# Tax advice for retirement



## kezar (Oct 28, 2012)

We are planning to retire in under 3 years time. We hope to spend most of our time outside uk, mainly Spain and US. 

My question would be if we kept a property in the uk and spent say 3 months there plus 3 months in US and then 6 months in Spain each year how would we stand as regards tax and declarations. 

Would we simply pay tax in the UK despite being out of the country for more half the year ?

Thanks for any advice


----------



## Stravinsky (Aug 12, 2007)

kezar said:


> We are planning to retire in under 3 years time.
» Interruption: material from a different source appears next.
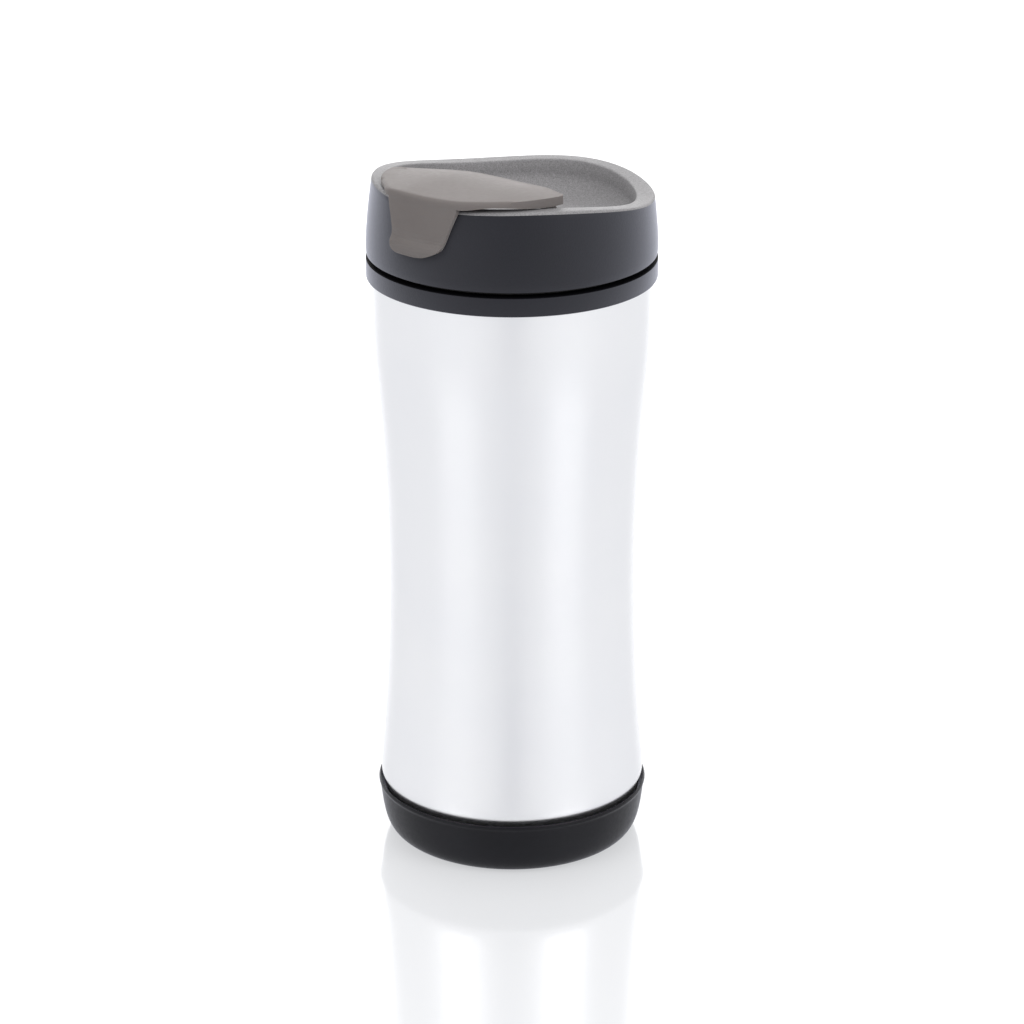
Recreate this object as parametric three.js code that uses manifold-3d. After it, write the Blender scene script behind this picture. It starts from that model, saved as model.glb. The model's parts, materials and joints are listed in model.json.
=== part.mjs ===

We hope to spend most of our time outside uk, mainly Spain and US.
> 
> My question would be if we kept a property in the uk and spent say 3 months there plus 3 months in US and then 6 months in Spain each year how would we stand as regards tax and declarations.
> 
> ...


Do you have property in the US and UK?


----------



## kezar (Oct 28, 2012)

No just uk and plan to rent in US and poss buy following a period of renting in Spain


spouse does not want to cut ties with UK I would be happy to fully relocate full time to Spain but she is having none of it. Life is about compromise!


----------



## Stravinsky (Aug 12, 2007)

Im no expert but I'm suspecting as long as you keep out of Spain for 183 days then your tax residency will be in the UK. Theres nothing to stop you taking long holidays in the States (make sure your ESTA visa is kept up to date) and you wont be in Spain long enough to register as a tax resident there. Technically though you should register on the foreigners list as you will be in Spain for more than 90 days  Unless of course you leave after 89 days


----------



## Jumar (Mar 14, 2012)

When are you expecting to spend your 6 months in Spain.

If you arrive around 3rd October you can then stay until the end of March. i.e. less than 90 days one year and less than 90 days the next. Then the clock starts again the next October. 

At the moment this is what we are doing, except that we have a month in Portugal Feb/March so we can stay a little longer into the Spring.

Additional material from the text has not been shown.